In particular, "Subspaces in Abstract Stone Duality" is the successor to "Sober Spaces and Continuations", which I advertised on 1 September.

It shows how any category with an exponentiable object Sigma can be completed to one in which the adjunction Sigma^(-) -| Sigma^(-) is monadic.

Should this be exponentiating rather than exponentiable? That was my reading of the version of the paper that I saw - what's postulated is the ability to form Sigma^X for every X rather than X^Sigma. Incidentally, this points up the fact that, as an approach to topology, ASD limits itself to locally compact spaces (or - let us focus on - locales). I know Paul has his own justifications for this limitation. However, some of the features Paul mentioned actually work more generally.

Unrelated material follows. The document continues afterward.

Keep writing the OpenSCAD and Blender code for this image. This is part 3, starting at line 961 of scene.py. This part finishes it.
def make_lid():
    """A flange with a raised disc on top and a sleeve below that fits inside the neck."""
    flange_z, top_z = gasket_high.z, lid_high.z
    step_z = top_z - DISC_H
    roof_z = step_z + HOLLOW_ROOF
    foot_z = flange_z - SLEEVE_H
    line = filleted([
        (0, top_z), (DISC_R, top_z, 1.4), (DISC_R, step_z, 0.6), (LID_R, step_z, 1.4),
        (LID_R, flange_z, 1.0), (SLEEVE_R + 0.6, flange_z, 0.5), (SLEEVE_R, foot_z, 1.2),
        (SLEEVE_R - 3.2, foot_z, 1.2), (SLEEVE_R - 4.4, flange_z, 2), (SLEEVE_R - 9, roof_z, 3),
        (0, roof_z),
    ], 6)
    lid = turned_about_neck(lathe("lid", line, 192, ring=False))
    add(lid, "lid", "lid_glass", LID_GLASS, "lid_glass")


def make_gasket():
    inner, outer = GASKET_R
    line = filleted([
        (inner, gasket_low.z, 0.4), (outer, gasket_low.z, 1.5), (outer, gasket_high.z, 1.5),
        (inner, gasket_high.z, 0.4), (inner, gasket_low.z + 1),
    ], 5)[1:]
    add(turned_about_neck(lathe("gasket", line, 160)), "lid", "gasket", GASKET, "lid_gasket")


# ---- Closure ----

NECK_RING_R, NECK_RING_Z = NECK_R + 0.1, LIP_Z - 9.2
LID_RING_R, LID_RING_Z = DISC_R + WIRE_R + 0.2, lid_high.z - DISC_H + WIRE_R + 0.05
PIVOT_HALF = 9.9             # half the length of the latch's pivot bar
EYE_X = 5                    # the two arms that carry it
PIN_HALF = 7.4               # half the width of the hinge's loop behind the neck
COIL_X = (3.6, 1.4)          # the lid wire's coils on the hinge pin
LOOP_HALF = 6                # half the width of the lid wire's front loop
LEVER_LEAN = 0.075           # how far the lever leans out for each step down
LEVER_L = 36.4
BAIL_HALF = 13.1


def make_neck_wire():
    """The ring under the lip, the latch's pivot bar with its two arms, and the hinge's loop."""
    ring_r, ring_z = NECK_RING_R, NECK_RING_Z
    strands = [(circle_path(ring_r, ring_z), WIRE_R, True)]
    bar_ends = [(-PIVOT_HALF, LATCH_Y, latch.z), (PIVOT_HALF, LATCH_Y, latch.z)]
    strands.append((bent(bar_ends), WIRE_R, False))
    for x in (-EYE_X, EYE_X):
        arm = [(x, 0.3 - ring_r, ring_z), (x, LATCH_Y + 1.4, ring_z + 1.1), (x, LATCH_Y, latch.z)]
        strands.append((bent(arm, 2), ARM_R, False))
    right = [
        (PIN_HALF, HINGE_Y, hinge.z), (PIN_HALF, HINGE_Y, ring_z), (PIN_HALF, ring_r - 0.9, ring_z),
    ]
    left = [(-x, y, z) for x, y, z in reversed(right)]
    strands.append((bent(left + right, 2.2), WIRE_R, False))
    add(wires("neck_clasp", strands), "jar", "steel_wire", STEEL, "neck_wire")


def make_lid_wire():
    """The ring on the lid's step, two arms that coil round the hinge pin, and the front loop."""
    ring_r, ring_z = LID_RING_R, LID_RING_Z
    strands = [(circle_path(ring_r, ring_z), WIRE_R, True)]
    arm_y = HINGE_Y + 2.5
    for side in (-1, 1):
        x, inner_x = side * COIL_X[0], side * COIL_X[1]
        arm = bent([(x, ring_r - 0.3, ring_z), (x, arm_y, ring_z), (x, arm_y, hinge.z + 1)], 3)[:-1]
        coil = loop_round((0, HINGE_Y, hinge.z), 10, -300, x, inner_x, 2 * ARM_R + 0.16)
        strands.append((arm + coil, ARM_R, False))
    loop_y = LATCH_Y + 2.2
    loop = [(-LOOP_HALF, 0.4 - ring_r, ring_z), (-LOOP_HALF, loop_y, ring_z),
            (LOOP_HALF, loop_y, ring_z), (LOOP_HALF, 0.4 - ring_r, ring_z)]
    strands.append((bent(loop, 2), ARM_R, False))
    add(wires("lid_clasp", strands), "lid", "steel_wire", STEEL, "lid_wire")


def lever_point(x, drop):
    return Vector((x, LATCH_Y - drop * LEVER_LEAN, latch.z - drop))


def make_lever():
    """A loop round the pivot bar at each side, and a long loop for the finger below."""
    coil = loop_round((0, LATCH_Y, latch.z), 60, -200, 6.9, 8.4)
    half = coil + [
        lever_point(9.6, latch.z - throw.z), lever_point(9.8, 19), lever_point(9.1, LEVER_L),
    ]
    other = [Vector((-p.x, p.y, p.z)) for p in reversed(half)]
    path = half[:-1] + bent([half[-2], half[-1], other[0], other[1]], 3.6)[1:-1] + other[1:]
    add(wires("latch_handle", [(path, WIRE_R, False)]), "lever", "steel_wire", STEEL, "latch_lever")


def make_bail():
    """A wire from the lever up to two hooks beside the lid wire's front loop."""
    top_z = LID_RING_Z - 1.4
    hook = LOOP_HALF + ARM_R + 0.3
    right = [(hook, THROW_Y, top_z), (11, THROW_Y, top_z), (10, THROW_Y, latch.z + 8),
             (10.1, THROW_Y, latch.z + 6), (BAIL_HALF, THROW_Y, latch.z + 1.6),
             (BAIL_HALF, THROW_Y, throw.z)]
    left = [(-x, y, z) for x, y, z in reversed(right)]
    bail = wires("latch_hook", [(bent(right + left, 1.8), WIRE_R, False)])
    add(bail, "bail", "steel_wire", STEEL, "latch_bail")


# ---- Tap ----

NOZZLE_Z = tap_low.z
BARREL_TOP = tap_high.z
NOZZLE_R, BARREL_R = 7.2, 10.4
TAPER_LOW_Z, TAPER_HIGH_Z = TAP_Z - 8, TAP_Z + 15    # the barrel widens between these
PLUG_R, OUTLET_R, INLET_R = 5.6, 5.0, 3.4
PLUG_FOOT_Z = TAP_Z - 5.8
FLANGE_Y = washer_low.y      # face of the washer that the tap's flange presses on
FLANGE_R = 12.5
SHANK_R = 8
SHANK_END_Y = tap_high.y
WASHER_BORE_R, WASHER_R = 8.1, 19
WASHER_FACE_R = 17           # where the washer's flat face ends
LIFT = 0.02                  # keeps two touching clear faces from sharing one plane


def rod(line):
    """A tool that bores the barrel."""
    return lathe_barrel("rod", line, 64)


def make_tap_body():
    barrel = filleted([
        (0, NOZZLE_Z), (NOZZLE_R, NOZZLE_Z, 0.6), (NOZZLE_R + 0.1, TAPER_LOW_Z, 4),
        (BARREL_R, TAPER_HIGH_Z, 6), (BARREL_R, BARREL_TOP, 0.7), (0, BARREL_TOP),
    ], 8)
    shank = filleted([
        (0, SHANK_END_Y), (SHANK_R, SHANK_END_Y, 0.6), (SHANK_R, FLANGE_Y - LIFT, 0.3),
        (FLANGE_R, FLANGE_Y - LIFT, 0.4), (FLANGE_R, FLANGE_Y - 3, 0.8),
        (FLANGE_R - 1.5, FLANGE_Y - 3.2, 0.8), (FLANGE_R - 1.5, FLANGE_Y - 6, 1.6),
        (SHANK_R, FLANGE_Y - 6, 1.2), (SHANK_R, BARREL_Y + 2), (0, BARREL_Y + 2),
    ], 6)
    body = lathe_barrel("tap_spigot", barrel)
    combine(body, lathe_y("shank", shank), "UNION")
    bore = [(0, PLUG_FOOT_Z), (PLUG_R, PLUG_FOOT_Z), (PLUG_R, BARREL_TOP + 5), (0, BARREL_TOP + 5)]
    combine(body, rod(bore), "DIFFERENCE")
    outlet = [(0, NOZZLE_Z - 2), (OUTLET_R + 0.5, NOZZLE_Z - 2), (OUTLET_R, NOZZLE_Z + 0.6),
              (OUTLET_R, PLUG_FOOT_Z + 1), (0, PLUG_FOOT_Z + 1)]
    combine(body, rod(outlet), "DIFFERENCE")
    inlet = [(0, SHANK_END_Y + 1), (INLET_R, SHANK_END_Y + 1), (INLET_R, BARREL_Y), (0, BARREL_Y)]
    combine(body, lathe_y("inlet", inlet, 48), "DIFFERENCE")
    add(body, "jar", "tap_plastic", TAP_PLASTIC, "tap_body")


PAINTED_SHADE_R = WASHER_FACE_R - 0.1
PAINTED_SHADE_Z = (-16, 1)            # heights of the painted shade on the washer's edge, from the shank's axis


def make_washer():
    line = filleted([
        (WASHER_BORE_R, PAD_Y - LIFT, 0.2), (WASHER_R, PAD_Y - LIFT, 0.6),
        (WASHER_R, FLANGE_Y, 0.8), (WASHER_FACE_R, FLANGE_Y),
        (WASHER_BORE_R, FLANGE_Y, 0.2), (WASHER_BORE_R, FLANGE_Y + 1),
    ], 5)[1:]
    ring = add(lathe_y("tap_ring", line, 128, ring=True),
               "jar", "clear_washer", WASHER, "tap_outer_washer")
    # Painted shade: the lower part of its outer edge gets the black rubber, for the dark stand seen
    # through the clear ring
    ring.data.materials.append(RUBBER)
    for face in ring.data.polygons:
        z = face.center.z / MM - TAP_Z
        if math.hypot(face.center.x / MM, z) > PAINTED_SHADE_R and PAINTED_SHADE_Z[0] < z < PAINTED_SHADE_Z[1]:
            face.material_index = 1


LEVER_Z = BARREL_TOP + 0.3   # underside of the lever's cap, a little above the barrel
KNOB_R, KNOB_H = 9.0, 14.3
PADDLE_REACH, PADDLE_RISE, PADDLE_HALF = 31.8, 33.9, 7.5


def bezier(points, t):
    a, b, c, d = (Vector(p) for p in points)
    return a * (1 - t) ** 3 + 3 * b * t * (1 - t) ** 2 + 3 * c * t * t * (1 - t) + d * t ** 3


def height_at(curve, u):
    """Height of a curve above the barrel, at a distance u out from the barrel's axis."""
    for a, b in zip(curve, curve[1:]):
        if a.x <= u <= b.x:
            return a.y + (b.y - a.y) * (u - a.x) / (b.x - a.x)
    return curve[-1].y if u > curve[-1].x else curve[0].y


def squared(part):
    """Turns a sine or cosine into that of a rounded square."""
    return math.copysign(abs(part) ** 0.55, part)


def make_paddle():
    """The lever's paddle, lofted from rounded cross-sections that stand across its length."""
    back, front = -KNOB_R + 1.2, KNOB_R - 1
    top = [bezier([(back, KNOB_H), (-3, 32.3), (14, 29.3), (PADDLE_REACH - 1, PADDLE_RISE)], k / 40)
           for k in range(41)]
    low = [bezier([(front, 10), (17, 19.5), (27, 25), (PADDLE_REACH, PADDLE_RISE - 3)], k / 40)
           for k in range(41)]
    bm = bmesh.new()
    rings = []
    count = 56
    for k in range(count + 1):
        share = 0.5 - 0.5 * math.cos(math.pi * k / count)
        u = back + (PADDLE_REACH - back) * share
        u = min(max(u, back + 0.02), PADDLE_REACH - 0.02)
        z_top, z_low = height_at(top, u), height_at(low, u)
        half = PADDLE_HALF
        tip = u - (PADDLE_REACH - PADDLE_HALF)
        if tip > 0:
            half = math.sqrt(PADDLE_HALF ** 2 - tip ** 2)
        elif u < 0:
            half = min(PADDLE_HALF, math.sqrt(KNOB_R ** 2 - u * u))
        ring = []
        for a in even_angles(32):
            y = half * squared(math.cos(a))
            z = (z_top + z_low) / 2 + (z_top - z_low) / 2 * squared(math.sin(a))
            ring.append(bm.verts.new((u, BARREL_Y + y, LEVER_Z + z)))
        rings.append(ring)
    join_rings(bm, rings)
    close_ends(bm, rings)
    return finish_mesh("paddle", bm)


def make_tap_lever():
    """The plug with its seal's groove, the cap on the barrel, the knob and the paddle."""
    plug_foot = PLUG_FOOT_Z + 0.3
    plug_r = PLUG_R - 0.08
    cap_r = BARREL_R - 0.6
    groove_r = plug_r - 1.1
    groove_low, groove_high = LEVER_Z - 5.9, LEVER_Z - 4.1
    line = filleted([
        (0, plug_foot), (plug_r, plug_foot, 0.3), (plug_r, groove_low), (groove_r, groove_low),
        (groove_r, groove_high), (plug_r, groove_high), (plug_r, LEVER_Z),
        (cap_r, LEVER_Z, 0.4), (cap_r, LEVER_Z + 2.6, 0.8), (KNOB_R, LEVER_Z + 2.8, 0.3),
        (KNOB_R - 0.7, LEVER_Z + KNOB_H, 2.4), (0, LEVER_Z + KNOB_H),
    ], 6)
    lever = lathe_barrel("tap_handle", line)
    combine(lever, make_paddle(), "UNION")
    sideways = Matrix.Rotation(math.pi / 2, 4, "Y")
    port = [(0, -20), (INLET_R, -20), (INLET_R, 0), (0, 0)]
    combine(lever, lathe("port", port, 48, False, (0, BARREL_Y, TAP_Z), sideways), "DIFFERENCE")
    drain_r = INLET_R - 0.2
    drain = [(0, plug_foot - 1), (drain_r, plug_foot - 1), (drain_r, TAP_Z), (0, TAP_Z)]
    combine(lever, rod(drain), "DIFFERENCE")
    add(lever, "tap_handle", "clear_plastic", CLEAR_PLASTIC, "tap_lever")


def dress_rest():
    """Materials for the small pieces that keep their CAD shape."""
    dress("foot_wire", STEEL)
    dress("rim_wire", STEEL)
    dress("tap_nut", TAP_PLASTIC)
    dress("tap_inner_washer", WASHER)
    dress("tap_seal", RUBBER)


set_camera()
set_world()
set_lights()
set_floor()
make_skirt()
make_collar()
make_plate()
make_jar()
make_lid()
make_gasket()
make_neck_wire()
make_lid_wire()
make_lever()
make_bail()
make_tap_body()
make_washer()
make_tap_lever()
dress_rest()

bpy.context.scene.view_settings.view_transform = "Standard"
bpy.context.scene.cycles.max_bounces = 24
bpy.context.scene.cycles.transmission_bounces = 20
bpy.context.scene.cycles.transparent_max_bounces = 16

For instance, I have recently found that there is a monad PP on the category Loc of all locales that agrees with Sigma^(Sigma^(-)) on the locally compact ones (Sigma = Sierpinski locale). Then if you define Coloc ("colocales") to be the opposite of the category of PP-algebras you get an adjunction Sigma^(-) -| Sigma^(-) analogous to Paul's but between Loc and Coloc. PP is the composite of the upper and lower powerlocales and the construction is mentioned briefly in my paper with Peter Johnstone, "Preframe presentations present". Steve Vickers.